Re: [Cython] gsoc: array expressions

2012-05-21 Thread Robert Bradshaw
On Mon, May 21, 2012 at 11:36 PM, Dag Sverre Seljebotn
 wrote:
> On 05/22/2012 08:11 AM, Robert Bradshaw wrote:
>>
>> On Mon, May 21, 2012 at 3:34 AM, Dag Sverre Seljebotn
>>   wrote:
>>>
>>> On 05/20/2012 04:03 PM, mark florisson wrote:


 Hey,

 For my gsoc we already have some simple initial ideas, i.e.
 elementwise vector expressions (a + b with a and b arrays with
 arbitrary rank), I don't think these need any discussion. However,
 there are a lot of things that haven't been formally discussed on the
 mailing list, so here goes.

 Frédéric, I am CCing you since you expressed interest on the numpy
 mailing list, and I think your insights as a Theano developer can be
 very helpful in this discussion.

 User Interface
 ===
 Besides simple array expressions for dense arrays I would like a
 mechanism for "custom ufuncs", although to a different extent to what
 Numpy or Numba provide. There are several ways in which we could want
 them, e.g. as typed functions (cdef, or external C) functions, as
 lambas or Python functions in the same module, or as general objects
 (e.g. functions Cython doesn't know about).
 To achieve maximum efficiency it will likely be good to allow sharing
 these functions in .pxd files. We have 'cdef inline' functions, but I
 would prefer annotated def functions where the parameters are
 specialized on demand, e.g.

 @elemental
 def add(a, b): # elemental functions can have any number of arguments
 and operate on any compatible dtype
     return a + b

 When calling cdef functions or elemental functions with memoryview
 arguments, the arguments perform a (broadcasted) elementwise
 operation. Alternatively, we can have a parallel.elementwise function
 which maps the function elementwise, which would also work for object
 callables. I prefer the former, since I think it will read much
 easier.

 Secondly, we can have a reduce function (and maybe a scan function),
 that reduce (respectively scan) in a specified axis or number of axes.
 E.g.

     parallel.reduce(add, a, b, axis=(0, 2))

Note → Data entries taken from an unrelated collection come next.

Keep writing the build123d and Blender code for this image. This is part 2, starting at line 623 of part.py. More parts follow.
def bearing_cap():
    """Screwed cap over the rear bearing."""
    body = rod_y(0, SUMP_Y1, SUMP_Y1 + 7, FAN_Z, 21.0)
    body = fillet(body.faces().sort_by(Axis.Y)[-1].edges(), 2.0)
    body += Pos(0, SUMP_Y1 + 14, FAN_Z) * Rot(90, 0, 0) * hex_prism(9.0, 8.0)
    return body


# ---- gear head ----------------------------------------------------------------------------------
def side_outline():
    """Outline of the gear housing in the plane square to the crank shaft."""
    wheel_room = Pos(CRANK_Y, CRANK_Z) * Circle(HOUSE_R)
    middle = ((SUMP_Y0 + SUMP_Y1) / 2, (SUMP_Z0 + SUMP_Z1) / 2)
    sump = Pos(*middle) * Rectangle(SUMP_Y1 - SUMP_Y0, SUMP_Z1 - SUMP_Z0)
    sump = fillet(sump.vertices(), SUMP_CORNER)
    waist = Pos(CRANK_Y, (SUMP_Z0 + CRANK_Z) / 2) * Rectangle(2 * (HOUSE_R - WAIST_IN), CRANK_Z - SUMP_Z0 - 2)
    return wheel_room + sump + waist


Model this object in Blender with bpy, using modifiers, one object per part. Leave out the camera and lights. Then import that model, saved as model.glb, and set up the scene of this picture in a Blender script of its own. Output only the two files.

 where the default for axis is "all axes". As for the default value,
 this could be perhaps optionally provided to the elemental decorator.
 Otherwise, the reducer will have to get the default values from each
 dimension that is reduced in, and then skip those values when
 reducing. (Of course, the reducer function must be associate and
 commutative). Also, a lambda could be passed in instead of an
>>>
>>>
>>>
>>> Only associative, right?
>>>
>>> Sounds good to me.
>>>
>>>
 elementwise or typed cdef function.

 Finally, we would have a parallel.nditer/ndenumerate/nditerate
 function, which would iterate over N memoryviews, and provide a
 sensible memory access pattern (like numpy.nditer). I'm not sure if it
 should provide only the indices, or also the values. e.g. an inplace
 elementwise add would read as follows:

     for i, j, k in parallel.nditerate(A, B):
         A[i, j, k] += B[i, j, k]
>>>
>>>
>>>
>>>
>>> I think this sounds good; I guess don't see a particular reason for
>>> "ndenumerate", I think code like the above is clearer.
>>
>>
>> I'm assuming the index computations would not be re-done in this case
>> (i.e. there's more magic going on here than looks like at first
>> glance)? Otherwise there is an advantage to ndenumerate.
>
>
> Ideally, there is a lot more magic going on, though I don't know how far
> Mark wants to go.
>
> Imagine "nditerate(A, A.T)", in that case it would have to make many small
> tiles so that for each tile being processed, A has a tile in cache and A.T
> has another tile in cache (so that one doesn't waste cache line transfers).
>
> So those array lookups would potentially look up in different memory
> buffers, with the strides known at compile time.

Yes, being clever about the order in which to iterate over the indices
is the hard problem to solve here. I was thinking more in terms of the
inner loop iterating over the innermost dimension only to do the
indexing (retrieval and assignment), similar to how the generic NumPy
iterator works.

> Which begs the question: What about this body?
>
> if i < 100:
>    continue
> else:
>    A[i, j, k] += B[i - 100, j, k]
>
> I guess just fall back to a non-tiled version? One could of course do some
> shifting of which tiles of B to grab etc., but there's a limit to how smart
> one should try to be; one could emit a warning and say that one should slice
> and dice the memoryviews into shape before they are passed to nditerate.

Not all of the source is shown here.